10. In K.C. Sareen (supra), the Apex Court expressed the view that order of conviction under the provisions of Prevention of Corruption Act, 1988 should not be suspended though sentence of imprisonment may be suspended till disposal of the appeal. We have referred to the aforesaid decisions only to highlight that there is distinction between stay of operation of conviction and suspension of sentence. We have also referred to the decision in K.C. Sareen (supra), to highlight how Their Lordships of the Apex Court have seriously taken note of the factum of conviction under the provisions of the Prevention of Corruption Act, 1988. In the case at hand, the appellant has preferred a criminal appeal and there is an order of suspension of sentence as contemplated under Section 389 (1) of the Code of Criminal Procedure but the aforesaid order, by no stretch of imagination, can be said to an order of stay of conviction. Thus, the judgment operates otherwise barring the sentence. A show-cause notice has been issued to the appellant why a major penalty should not be imposed.
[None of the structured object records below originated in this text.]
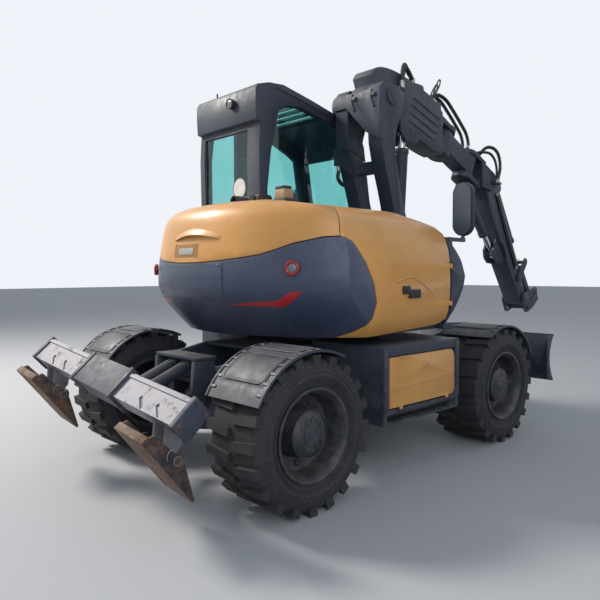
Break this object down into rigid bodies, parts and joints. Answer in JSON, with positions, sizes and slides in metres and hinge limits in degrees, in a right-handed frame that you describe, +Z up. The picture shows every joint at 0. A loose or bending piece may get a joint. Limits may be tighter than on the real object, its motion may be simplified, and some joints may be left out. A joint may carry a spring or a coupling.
{
  "type": "wheeled excavator",
  "caption": "Compact wheeled excavator with a forked two-piece swing boom, dipper and tool coupler, a dozer blade in front and a two-foot stabiliser behind.",
  "frame": {"origin": "on the ground, midway between the axles, in the vehicle's centre plane", "axes": "+X forward towards the blade, +Y to the cab's side (left), +Z up"},
  "size_m": [6.12, 2.6286, 3.5819],
  "materials": {
    "body_paint": "satin, sun-faded and dusty",
    "tail_paint": "satin",
    "frame_paint": "satin, dusty",
    "sleeve_paint": "worn, with rust",
    "rim_paint": "satin, muddy",
    "bare_steel": "worn, with rust",
    "worn_steel": "rusty, with a worn sole",
    "chrome": "polished",
    "tyre": "matt, dusty",
    "glass": "clear, tinted green",
    "seat_fabric": "woven",
    "plastic": "fine grain",
    "hose_rubber": "satin, dusty",
    "lamp_red": "clear red lens"
  },
  "bodies": {
    "chassis": {"chassis_frame": "frame_paint", "axles": "frame_paint", "side_lockers": "frame_paint"},
    "lid_right": {"locker_lid_right": "body_paint"},
    "lid_left": {"locker_lid_left": "body_paint"},
    "steer_fl": {"knuckle_fl": "frame_paint"},
    "steer_fr": {"knuckle_fr": "frame_paint"},
    "steer_rl": {"knuckle_rl": "frame_paint"},
    "steer_rr": {"knuckle_rr": "frame_paint"},
    "wheel_fl": {"rim_fl": "rim_paint", "tyre_fl": "tyre"},
    "wheel_fr": {"rim_fr": "rim_paint", "tyre_fr": "tyre"},
    "wheel_rl": {"rim_rl": "rim_paint", "tyre_rl": "tyre"},
    "wheel_rr": {"rim_rr": "rim_paint", "tyre_rr": "tyre"},
    "blade_arms": {"blade_arms": "frame_paint"},
    "blade_link": {"blade_link": "frame_paint"},
    "blade": {"blade": "frame_paint"},
    "blade_barrels": {"blade_barrels": "frame_paint"},
    "blade_rods": {"blade_rods": "chrome"},
    "stabiliser": {"stabiliser_frame": "sleeve_paint", "stabiliser_beams": "bare_steel"},
    "stabiliser_foot_left": {"stabiliser_foot_left": "worn_steel"},
    "stabiliser_foot_right": {"stabiliser_foot_right": "worn_steel"},
    "stabiliser_barrels": {"stabiliser_barrels": "frame_paint"},
    "stabiliser_rods": {"stabiliser_rods": "chrome"},
    "upper": {"upper_frame": "frame_paint", "counterweight": "tail_paint", "engine": "frame_paint", "cab_frame": "frame_paint", "cab_glass": "glass", "seat": "seat_fabric", "mirrors": "plastic", "lamps": "lamp_red"},
    "hood": {"hood": "body_paint"},
    "side_door": {"side_door": "body_paint"},
    "cab_door": {"cab_door": "frame_paint", "door_glass": "glass"},
    "base_boom": {"base_boom": "frame_paint", "leg_hoses": "hose_rubber"},
    "boom_barrels": {"boom_barrels": "frame_paint"},
    "boom_rods": {"boom_rods": "chrome"},
    "mid_boom": {"mid_boom": "frame_paint", "mid_hoses": "hose_rubber"},
    "mid_barrel": {"mid_barrel": "frame_paint"},
    "mid_rod": {"mid_rod": "chrome"},
    "swing_arm": {"swing_arm": "frame_paint"},
    "boom_head": {"boom_head": "frame_paint", "head_hoses": "hose_rubber"},
    "dipper": {"dipper": "frame_paint", "dipper_hoses": "hose_rubber"},
    "dipper_barrel": {"dipper_barrel": "frame_paint"},
    "dipper_rod": {"dipper_rod": "chrome"},
    "bucket_barrel": {"bucket_barrel": "frame_paint"},
    "bucket_rod": {"bucket_rod": "chrome"},
    "rocker": {"rocker": "frame_paint"},
    "tie_link": {"tie_link": "frame_paint"},
    "coupler": {"coupler": "frame_paint"}
  },
  "joints": [
    {"name": "steer_fl", "type": "hinge", "parent": "chassis", "child": "steer_fl", "pos_m": [1.2, 0.8, 0.51], "axis": [0, 0, 1], "range_deg": [-25, 25]},
    {"name": "spin_fl", "type": "hinge", "parent": "steer_fl", "child": "wheel_fl", "pos_m": [1.2, 0.985, 0.51], "axis": [0, 1, 0], "continuous": true},
    {"name": "steer_fr", "type": "hinge", "parent": "chassis", "child": "steer_fr", "pos_m": [1.2, -0.8, 0.51], "axis": [0, 0, 1], "range_deg": [-25.5, 25.5]},
    {"name": "spin_fr", "type": "hinge", "parent": "steer_fr", "child": "wheel_fr", "pos_m": [1.2, -0.985, 0.51], "axis": [0, 1, 0], "continuous": true},
    {"name": "steer_rl", "type": "hinge", "parent": "chassis", "child": "steer_rl", "pos_m": [-1.2, 0.8, 0.51], "axis": [0, 0, 1], "range_deg": [-25, 25]},
    {"name": "spin_rl", "type": "hinge", "parent": "steer_rl", "child": "wheel_rl", "pos_m": [-1.2, 0.985, 0.51], "axis": [0, 1, 0], "continuous": true},
    {"name": "steer_rr", "type": "hinge", "parent": "chassis", "child": "steer_rr", "pos_m": [-1.2, -0.8, 0.51], "axis": [0, 0, 1], "range_deg": [-25.5, 25.5]},
    {"name": "spin_rr", "type": "hinge", "parent": "steer_rr", "child": "wheel_rr", "pos_m": [-1.2, -0.985, 0.51], "axis": [0, 1, 0], "continuous": true},
    {"name": "lid_right_turn", "type": "hinge", "parent": "chassis", "child": "lid_right", "pos_m": [0, -1.149, 0.524], "axis": [1, 0, 0], "range_deg": [0, 95]},
    {"name": "lid_left_turn", "type": "hinge", "parent": "chassis", "child": "lid_left", "pos_m": [0, 1.149, 0.524], "axis": [-1, 0, 0], "range_deg": [0, 95]},
    {"name": "blade_lift", "type": "hinge", "parent": "chassis", "child": "blade_arms", "pos_m": [1.5, 0, 0.56], "axis": [0, 1, 0], "range_deg": [0, 52]},
    {"name": "blade_link_turn", "type": "hinge", "parent": "chassis", "child": "blade_link", "pos_m": [1.52, 0, 0.725], "axis": [0, 1, 0], "range_deg": [-0.5, 52.5]},
    {"name": "blade_turn", "type": "hinge", "parent": "blade_arms", "child": "blade", "pos_m": [2.045, 0, 0.68], "axis": [0, 1, 0], "range_deg": [-52.5, 0.5]},
    {"name": "blade_barrel_turn", "type": "hinge", "parent": "chassis", "child": "blade_barrels", "pos_m": [1.525, 0, 0.795], "axis": [0, 1, 0], "range_deg": [-0.5, 39.92]},
    {"name": "blade_rod_slide", "type": "slide", "parent": "blade_barrels", "child": "blade_rods", "axis": [0.9409, 0, -0.3387], "range_m": [-0.004, 0.1855]},
    {"name": "stabiliser_lower", "type": "hinge", "parent": "chassis", "child": "stabiliser", "pos_m": [-1.532, 0, 0.471], "axis": [0, -1, 0], "range_deg": [0, 54]},
    {"name": "foot_left_turn", "type": "hinge", "parent": "stabiliser", "child": "stabiliser_foot_left", "pos_m": [-2.03, 0.79927, 0.63571], "axis": [0, 0.9959, 0.0906], "range_deg": [-12, 12]},
    {"name": "foot_right_turn", "type": "hinge", "parent": "stabiliser", "child": "stabiliser_foot_right", "pos_m": [-2.03, -0.79415, 0.4907], "axis": [0, 0.9959, 0.0906], "range_deg": [-12, 12]},
    {"name": "stabiliser_barrel_turn", "type": "hinge", "parent": "chassis", "child": "stabiliser_barrels", "pos_m": [-1.39, 0, 0.86], "axis": [0, -1, 0], "range_deg": [-0.5, 21.67]},
    {"name": "stabiliser_rod_slide", "type": "slide", "parent": "stabiliser_barrels", "child": "stabiliser_rods", "axis": [-0.9252, 0, -0.3796], "range_m": [-0.004, 0.2488]},
    {"name": "slew", "type": "hinge", "parent": "chassis", "child": "upper", "pos_m": [0.2, 0, 1.03], "axis": [0, 0, 1], "continuous": true},
    {"name": "hood_lift", "type": "hinge", "parent": "upper", "child": "hood", "pos_m": [-0.435, 0, 2.078], "axis": [0, 1, 0], "range_deg": [0, 50]},
    {"name": "side_door_turn", "type": "hinge", "parent": "upper", "child": "side_door", "pos_m": [0.408, -1.153, 1.43], "axis": [0, 0, 1], "range_deg": [0, 75]},
    {"name": "cab_door_turn", "type": "hinge", "parent": "upper", "child": "cab_door", "pos_m": [0.06, 1.165, 2.6], "axis": [0, 0, 1], "range_deg": [0, 120]},
    {"name": "base_boom_lift", "type": "hinge", "parent": "upper", "child": "base_boom", "pos_m": [0.86, -0.132, 1.4], "axis": [0, 1, 0], "range_deg": [-5, 38]},
    {"name": "boom_barrel_turn", "type": "hinge", "parent": "upper", "child": "boom_barrels", "pos_m": [1.33, -0.132, 1.23], "axis": [0, 1, 0], "range_deg": [-3.07, 20.03]},
    {"name": "boom_rod_slide", "type": "slide", "parent": "boom_barrels", "child": "boom_rods", "axis": [-0.4754, 0, 0.8798], "range_m": [-0.256, 0.0372]},
    {"name": "mid_boom_lift", "type": "hinge", "parent": "base_boom", "child": "mid_boom", "pos_m": [0.6, -0.132, 3.13], "axis": [0, -1, 0], "range_deg": [-10, 32]},
    {"name": "mid_barrel_turn", "type": "hinge", "parent": "base_boom", "child": "mid_barrel", "pos_m": [1.01, -0.132, 1.64], "axis": [0, 1, 0], "range_deg": [-0.87, 1.68]},
    {"name": "mid_rod_slide", "type": "slide", "parent": "mid_barrel", "child": "mid_rod", "axis": [0.0773, 0, 0.997], "range_m": [-0.0966, 0.3002]},
    {"name": "boom_swing", "type": "hinge", "parent": "mid_boom", "child": "swing_arm", "pos_m": [1.8, -0.132, 2.925], "axis": [0.3916, 0, 0.9202], "range_deg": [-40, 40]},
    {"name": "head_swing", "type": "hinge", "parent": "swing_arm", "child": "boom_head", "pos_m": [2.27, -0.132, 2.725], "axis": [0.3916, 0, 0.9202], "range_deg": [-40.5, 40.5]},
    {"name": "dipper_turn", "type": "hinge", "parent": "boom_head", "child": "dipper", "pos_m": [2.64, -0.132, 2.58], "axis": [0, 1, 0], "range_deg": [-32, 22]},
    {"name": "dipper_barrel_turn", "type": "hinge", "parent": "boom_head", "child": "dipper_barrel", "pos_m": [2.23, -0.132, 2.48], "axis": [0, 1, 0], "range_deg": [-25.35, 17.59]},
    {"name": "dipper_rod_slide", "type": "slide", "parent": "dipper_barrel", "child": "dipper_rod", "axis": [0.6876, 0, -0.7261], "range_m": [-0.1379, 0.1987]},
    {"name": "coupler_turn", "type": "hinge", "parent": "dipper", "child": "coupler", "pos_m": [3.5, -0.132, 1.19], "axis": [0, 1, 0], "range_deg": [-20, 60]},
    {"name": "rocker_turn", "type": "hinge", "parent": "dipper", "child": "rocker", "pos_m": [3.35678, -0.132, 1.4595], "axis": [0, 1, 0], "range_deg": [-20.38, 60.14]},
    {"name": "tie_link_turn", "type": "hinge", "parent": "coupler", "child": "tie_link", "pos_m": [3.76405, -0.132, 1.27639], "axis": [0, 1, 0], "range_deg": [-38.54, 13.18]},
    {"name": "bucket_barrel_turn", "type": "hinge", "parent": "dipper", "child": "bucket_barrel", "pos_m": [2.93981, -0.132, 2.54207], "axis": [0, 1, 0], "range_deg": [-2.18, 1.06]},
    {"name": "bucket_rod_slide", "type": "slide", "parent": "bucket_barrel", "child": "bucket_rod", "axis": [0.5382, 0, -0.8428], "range_m": [-0.083, 0.241]}
  ],
  "couplings": [
    {"joint": "steer_fr", "follows": "steer_fl", "ratio": 1},
    {"joint": "steer_rr", "follows": "steer_rl", "ratio": 1},
    {"joint": "blade_link_turn", "follows": "blade_lift", "ratio": 1},
    {"joint": "blade_turn", "follows": "blade_lift", "ratio": -1},
    {"joint": "blade_barrel_turn", "follows": "blade_lift", "ratio": 0.758},
    {"joint": "blade_rod_slide", "follows": "blade_lift", "m_per_rad": 0.2},
    {"joint": "stabiliser_barrel_turn", "follows": "stabiliser_lower", "ratio": 0.392},
    {"joint": "stabiliser_rod_slide", "follows": "stabiliser_lower", "m_per_rad": 0.2597},
    {"joint": "boom_barrel_turn", "follows": "base_boom_lift", "ratio": 0.514},
    {"joint": "boom_rod_slide", "follows": "base_boom_lift", "m_per_rad": -0.38},
    {"joint": "mid_barrel_turn", "follows": "mid_boom_lift", "ratio": 0.0369},
    {"joint": "mid_rod_slide", "follows": "mid_boom_lift", "m_per_rad": 0.5303},
    {"joint": "head_swing", "follows": "boom_swing", "ratio": -1},
    {"joint": "dipper_barrel_turn", "follows": "dipper_turn", "ratio": 0.7766},
    {"joint": "dipper_rod_slide", "follows": "dipper_turn", "m_per_rad": -0.3486},
    {"joint": "rocker_turn", "follows": "coupler_turn", "ratio": 0.994},
    {"joint": "tie_link_turn", "follows": "coupler_turn", "ratio": -0.634},
    {"joint": "bucket_rod_slide", "follows": "coupler_turn", "m_per_rad": 0.2263},
    {"joint": "bucket_barrel_turn", "follows": "coupler_turn", "ratio": -0.028}
  ]
}
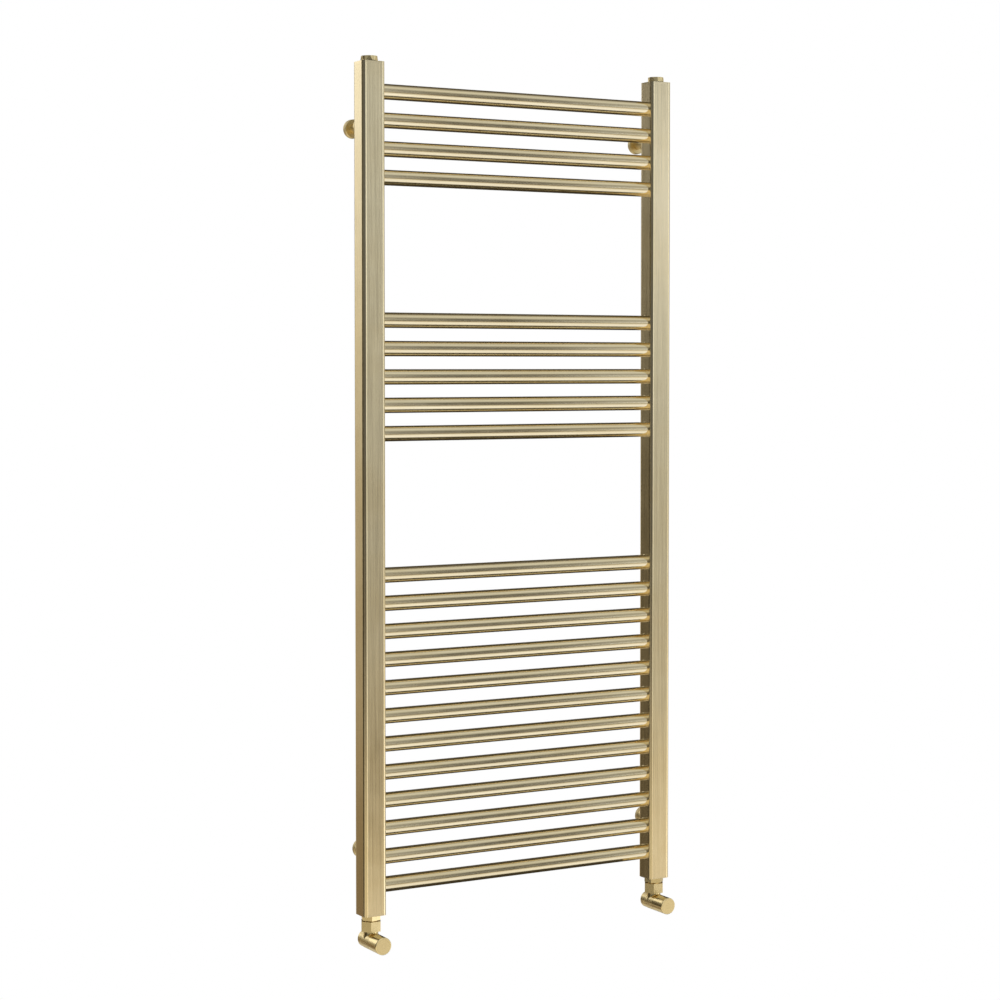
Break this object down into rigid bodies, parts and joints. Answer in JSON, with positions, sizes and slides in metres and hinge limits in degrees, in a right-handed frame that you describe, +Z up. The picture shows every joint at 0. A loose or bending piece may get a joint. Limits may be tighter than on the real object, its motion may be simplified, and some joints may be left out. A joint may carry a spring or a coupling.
{
  "type": "towel warmer rack",
  "caption": "Wall-hung ladder towel warmer with grouped round bars between square uprights, telescopic wall brackets, an air vent and angled valves.",
  "frame": {"origin": "on the wall, midway between the two upper wall screws", "axes": "+X to the right along the bars seen from the front, +Y towards the wall, +Z up"},
  "size_m": [0.515, 0.0951, 1.2584],
  "materials": {
    "brushed_brass": "satin brushed, lacquered",
    "bright_brass": "fine turned, satin",
    "machined_brass": "as machined",
    "rubber": "matt",
    "steel": "oiled"
  },
  "bodies": {
    "rail": {"bar_01": "brushed_brass", "bar_02": "brushed_brass", "bar_03": "brushed_brass", "bar_04": "brushed_brass", "bar_05": "brushed_brass", "bar_06": "brushed_brass", "bar_07": "brushed_brass", "bar_08": "brushed_brass", "bar_09": "brushed_brass", "bar_10": "brushed_brass", "bar_11": "brushed_brass", "bar_12": "brushed_brass", "bar_13": "brushed_brass", "bar_14": "brushed_brass", "bar_15": "brushed_brass", "bar_16": "brushed_brass", "bar_17": "brushed_brass", "bar_18": "brushed_brass", "bar_19": "brushed_brass", "bar_20": "brushed_brass", "bar_21": "brushed_brass", "left_upright": "brushed_brass", "left_top_cap": "brushed_brass", "left_bottom_cap": "brushed_brass", "left_upper_socket": "brushed_brass", "left_lower_socket": "brushed_brass", "left_plug_seal": "rubber", "left_valve_tail": "bright_brass", "left_union_nut": "bright_brass", "left_valve_body": "bright_brass", "left_compression_nut": "bright_brass", "left_olive": "machined_brass", "left_bonnet": "machined_brass", "right_upright": "brushed_brass", "right_top_cap": "brushed_brass", "right_bottom_cap": "brushed_brass", "right_upper_socket": "brushed_brass", "right_lower_socket": "brushed_brass", "right_plug_seal": "rubber", "right_valve_tail": "bright_brass", "right_union_nut": "bright_brass", "right_valve_body": "bright_brass", "right_compression_nut": "bright_brass", "right_olive": "machined_brass", "right_bonnet": "machined_brass", "grub_screws": "steel", "air_vent_plug": "bright_brass", "blanking_plug": "bright_brass"},
    "left_upper_foot": {"left_upper_foot": "brushed_brass"},
    "right_upper_foot": {"right_upper_foot": "brushed_brass"},
    "left_lower_foot": {"left_lower_foot": "brushed_brass"},
    "right_lower_foot": {"right_lower_foot": "brushed_brass"},
    "air_vent_screw": {"air_vent_screw": "machined_brass"},
    "control_handle": {"control_handle": "bright_brass", "left_spindle": "machined_brass"},
    "control_plug": {"left_valve_plug": "machined_brass"},
    "lockshield_cap": {"lockshield_cap": "bright_brass"},
    "lockshield_spindle": {"right_spindle": "machined_brass"},
    "lockshield_plug": {"right_valve_plug": "machined_brass"}
  },
  "joints": [
    {"name": "left_upper_foot_slide", "type": "slide", "parent": "rail", "child": "left_upper_foot", "axis": [0, 1, 0], "range_m": [-0.024, 0]},
    {"name": "left_lower_foot_slide", "type": "slide", "parent": "rail", "child": "left_lower_foot", "axis": [0, 1, 0], "range_m": [0, 0.024]},
    {"name": "right_upper_foot_slide", "type": "slide", "parent": "rail", "child": "right_upper_foot", "axis": [0, 1, 0], "range_m": [-0.024, 0]},
    {"name": "right_lower_foot_slide", "type": "slide", "parent": "rail", "child": "right_lower_foot", "axis": [0, 1, 0], "range_m": [0, 0.024]},
    {"name": "air_vent_turn", "type": "hinge", "parent": "rail", "child": "air_vent_screw", "pos_m": [-0.24, -0.0558, 0.089], "axis": [0, 0, 1], "range_deg": [0, 360]},
    {"name": "control_handle_turn", "type": "hinge", "parent": "rail", "child": "control_handle", "pos_m": [-0.24, -0.0858, -1.1485], "axis": [0, 1, 0], "range_deg": [0, 1044]},
    {"name": "control_plug_travel", "type": "slide", "parent": "rail", "child": "control_plug", "axis": [0, 1, 0], "range_m": [0, 0.0044]},
    {"name": "lockshield_cap_pull", "type": "slide", "parent": "rail", "child": "lockshield_cap", "axis": [0, -1, 0], "range_m": [0, 0.035]},
    {"name": "lockshield_turn", "type": "hinge", "parent": "rail", "child": "lockshield_spindle", "pos_m": [0.24, -0.0758, -1.1485], "axis": [0, 1, 0], "range_deg": [0, 1044]},
    {"name": "lockshield_plug_travel", "type": "slide", "parent": "rail", "child": "lockshield_plug", "axis": [0, 1, 0], "range_m": [0, 0.00435]}
  ],
  "couplings": [
    {"joint": "control_plug_travel", "follows": "control_handle_turn", "m_per_rad": 0.00023873},
    {"joint": "lockshield_turn", "follows": "lockshield_plug_travel", "rad_per_m": 4188.8}
  ]
}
He had been given time to explain his stand. The appellant is entitled under the law to file the show cause on whatever grounds possible. Issuance of show cause, we are disposed to think, cannot be flawed, as the employer is entitled under law to issue show cause after the appellant has been visited with the judgment of conviction specially under Section 13(1)(d) read with Section 13(2) of Prevention of Corruption Act, 1988. In the result, we do not perceive any merit in this appeal and accordingly it is dismissed without any order as to costs.